For the first time in five years, the air touched the skin of my back.

"Oh my god," Hadley shrieked. "That's disgusting!"

I scrambled to my knees, pulling my shirt down, but it was too late. They had seen it.

The map of agony. The thick, rippled, purple and white keloid scars that covered my entire back from neck to waist. The skin that had melted off when I shielded Damien from the fire.

Damien was staring at me. His face wasn't filled with recognition. It was filled with revulsion.

He covered his mouth. "Jesus, Ali. Cover that up. I'm trying to eat."

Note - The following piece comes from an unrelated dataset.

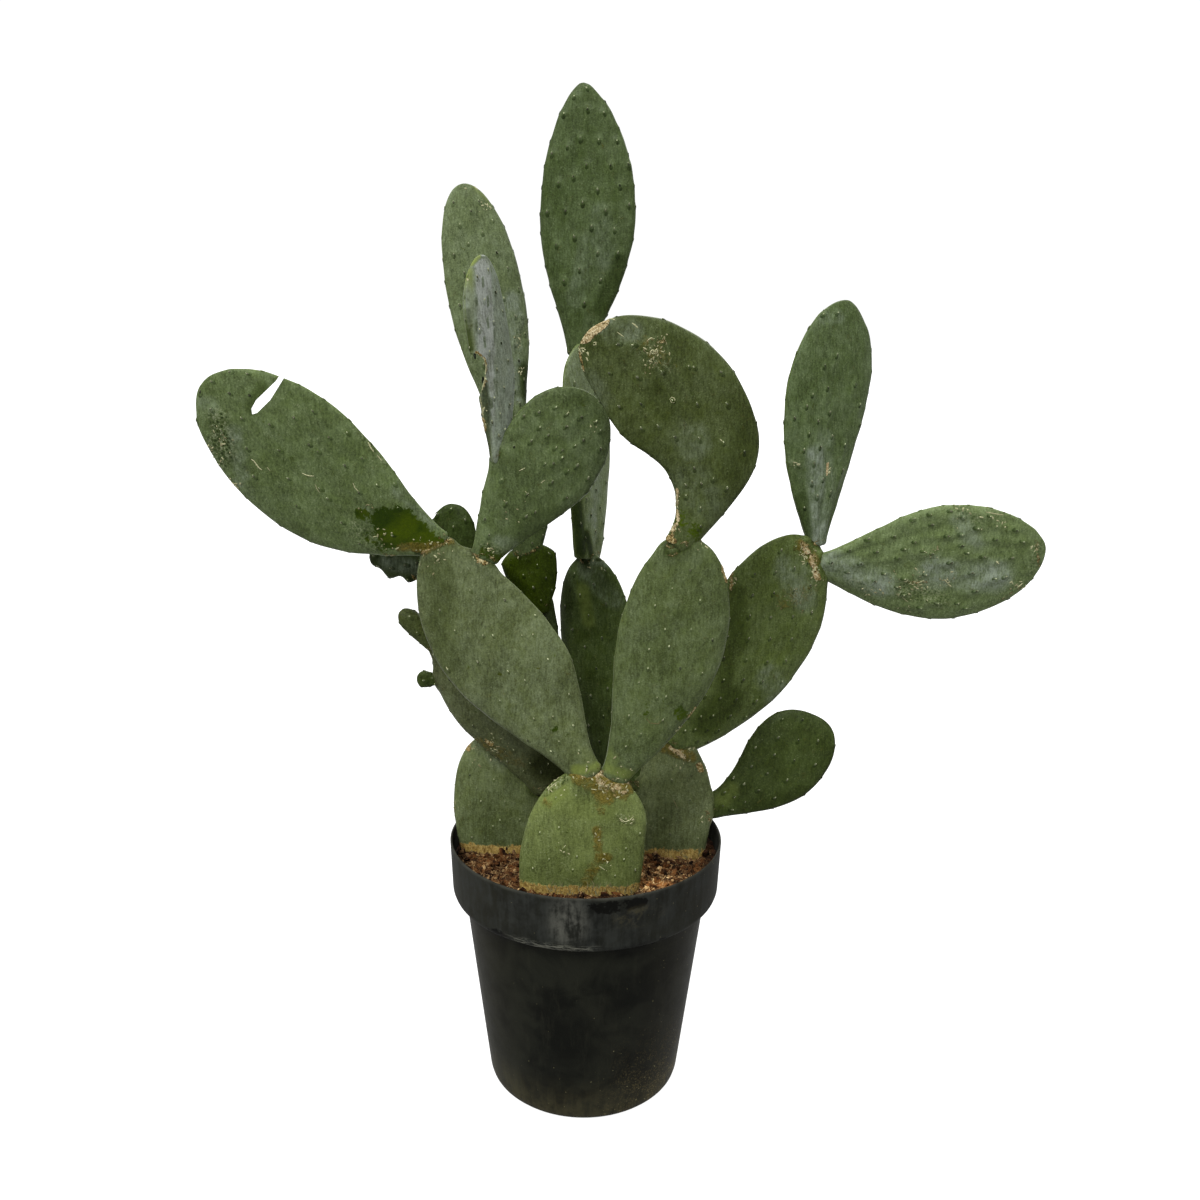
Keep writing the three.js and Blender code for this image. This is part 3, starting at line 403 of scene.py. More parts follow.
# Loose scattered flakes of cork: pixel, spread in pixels, count, darkest and palest shade.
FLAKES = {
    "far_left": [
        (220, 436, 7, 16, 0.2, 0.9), (216, 458, 6, 10, 0.3, 1), (236, 484, 4, 8, 0.5, 1),
        (384, 538, 6, 10, 0.2, 0.7), (366, 508, 4, 6, 0.1, 0.5), (425, 548, 7, 14, 0.4, 1),
        (390, 552, 5, 8, 0.3, 0.8)],
    "curved": [
        (655, 352, 7, 42, 0.1, 0.9), (582, 352, 3, 14, 0.5, 1), (664, 336, 4, 8, 0.4, 0.9),
        (677, 500, 2.5, 16, 0.2, 1), (674, 528, 3, 16, 0.1, 1), (648, 372, 4, 6, 0.2, 0.6)],
    "centre_left": [(490, 550, 4, 12, 0.3, 1), (512, 512, 6, 6, 0.3, 0.8), (590, 425, 4, 5, 0.4, 0.9)],
    "right": [
        (807, 552, 4, 22, 0.1, 1), (806, 558, 3, 12, 0.6, 1), (815, 570, 1.8, 22, 0.7, 1),
        (817, 580, 2.5, 8, 0.3, 0.9), (796, 600, 8, 12, 0.1, 0.6), (733, 580, 2.5, 10, 0.2, 0.8)],
    "upper_right": [(828, 470, 2, 6, 0.4, 1), (796, 464, 2.5, 5, 0.4, 1)],
    "far_right": [
        (916, 582, 6, 28, 0.3, 1), (947, 583, 4, 12, 0.4, 1), (898, 592, 9, 18, 0.2, 0.8),
        (1036, 548, 3, 14, 0.4, 1), (1020, 588, 5, 14, 0.3, 1), (932, 550, 5, 10, 0.2, 0.9),
        (905, 606, 8, 12, 0.4, 1), (866, 596, 8, 10, 0.4, 0.9), (1000, 515, 8, 12, 0.4, 1),
        (962, 508, 8, 10, 0.4, 1)],
    "front_left": [
        (440, 547, 8, 22, 0.2, 1), (480, 561, 3, 10, 0.3, 1), (588, 770, 6, 8, 0.3, 0.8),
        (430, 560, 8, 10, 0.2, 0.8)],
    "front_right": [
        (729, 572, 2, 14, 0.1, 1), (692, 714, 2.5, 10, 0.2, 1), (620, 774, 6, 10, 0.3, 0.8),
        (682, 730, 4, 8, 0.3, 0.8), (697, 540, 6, 8, 0.3, 0.9)],
    "base_front": [
        (588, 776, 6, 20, 0.2, 0.9), (614, 784, 7, 40, 0.1, 0.9), (602, 790, 5, 18, 0.1, 0.8),
        (554, 786, 6, 12, 0.6, 1), (628, 820, 5, 10, 0.5, 0.9), (606, 864, 3, 7, 0.6, 1),
        (598, 838, 3, 6, 0.2, 0.6), (563, 850, 4, 4, 0.6, 1), (592, 776, 2, 8, 0.6, 1)],
    "base_right": [
        (718, 765, 3, 14, 0.3, 1), (708, 818, 2.5, 10, 0.3, 1), (679, 752, 7, 26, 0.1, 1),
        (690, 742, 4, 8, 0.3, 0.9)],
    "base_left": [(469, 746, 3, 12, 0.3, 0.9), (454, 806, 2, 6, 0.3, 0.8), (483, 752, 7, 10, 0.2, 0.8)],
    "left_back": [(489, 743, 3, 10, 0.3, 0.9), (500, 750, 7, 12, 0.2, 0.7)],
    "square": [(520, 549, 4, 12, 0.3, 0.9)],
    "back_centre": [(592, 562, 5, 8, 0.3, 0.8)],
    "grey_narrow": [(484, 370, 2, 12, 0.4, 1), (484, 425, 2, 12, 0.1, 0.7), (483, 412, 1.5, 6, 0.6, 1)],
    "tall_back": [(482, 205, 6, 8, 0.5, 1), (518, 340, 4, 10, 0.5, 1), (520, 372, 3, 10, 0.5, 1)],
}

# Straw strands dried onto the skin: pixel range across, range down, count.
STRANDS = {
    "base_front": (546, 642, 887, 903, 110),
    "base_left": (462, 516, 855, 876, 50),
    "base_right": (664, 728, 855, 876, 50),
}

# pot and soil, as in the solids
HOLE_COUNT = 6
HOLE_R = 6
HOLE_RING_R = 66
POT_OUTSIDE = [(86, 0), (92, 2), (96, 6), (97.5, 11), (120.8, 203.5), (127, 205.5), (131.5, 208),
               (133, 212), (135, 261), (134.4, 262)]
POT_INSIDE = [(133.4, 262), (132.8, 261), (131, 213), (128, 208), (119, 205.5), (95.8, 12), (94, 7),
              (91, 4), (86, 2.2)]
FLOOR = 2.2
SOIL_Z = 240
GAP = 0.3
SOIL_SWELL = 1.8
SOIL_GRIT = 1

SEED = 20


# ---------------------------------------------------------------- camera

CAMERA_TURN = Matrix.Rotation(math.pi / 2 - CAMERA_PITCH, 3, "X") @ Matrix.Rotation(CAMERA_ROLL, 3, "Z")


def make_camera():
    data = bpy.data.cameras.new("camera")
    data.sensor_width = SENSOR
    data.lens = SENSOR * FOCAL / PHOTO
    camera = bpy.data.objects.new("camera", data)
    camera.matrix_world = Matrix.Translation(CAMERA_AT) @ CAMERA_TURN.to_4x4()
    bpy.context.scene.collection.objects.link(camera)
    bpy.context.scene.camera = camera


def pixel_way(u, v):
    """Way from the camera through a pixel of the photograph."""
    return (CAMERA_TURN @ Vector(((u - PHOTO / 2) / FOCAL, (PHOTO / 2 - v) / FOCAL, -1))).normalized()


# ---------------------------------------------------------------- shader writing

LIGHT = 2.8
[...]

He didn't know. He looked at the scars *he* caused, the scars that saved his life, and he wanted to vomit.

Cecil sneered, looking down at me like I was a cockroach. "Damaged goods. No wonder you hide in the attic. Who would want to touch *that*?"

A sound bubbled up in my throat. I thought it was a sob.

It was a laugh.

I laughed, wild and manic. I stood up, shaking.

"Does it repulse you, Damien?" I asked, stepping toward him. "Does it make you sick?"

He held up a hand, shielding his eyes. "Get away from me. You're a freak."

Keith, the security guard by the door, took a step forward. Keith was a low-level soldier, but he had kind eyes. He had been there the night of the accident. He suspected.

"Mr. Crawford," Keith said, his voice trembling. "Those scars... she got them when-"

"Silence!" I snapped. I wouldn't let him tell them. They didn't deserve to know. Not yet.

Damien looked from me to Keith. His eyes narrowed.

"You're sleeping with the guard?" Damien accused, his jealousy flaring up despite his disgust. "Is that it? You let the help touch your freak skin?"

"You're insane," I whispered.

"You're fired," Damien barked at Keith. "Get out. And you-" He pointed at me. "Go to your room. You don't leave until I decide what to do with you."

"I am leaving," I said.

"No," Damien smiled, cruel and cold. "You aren't."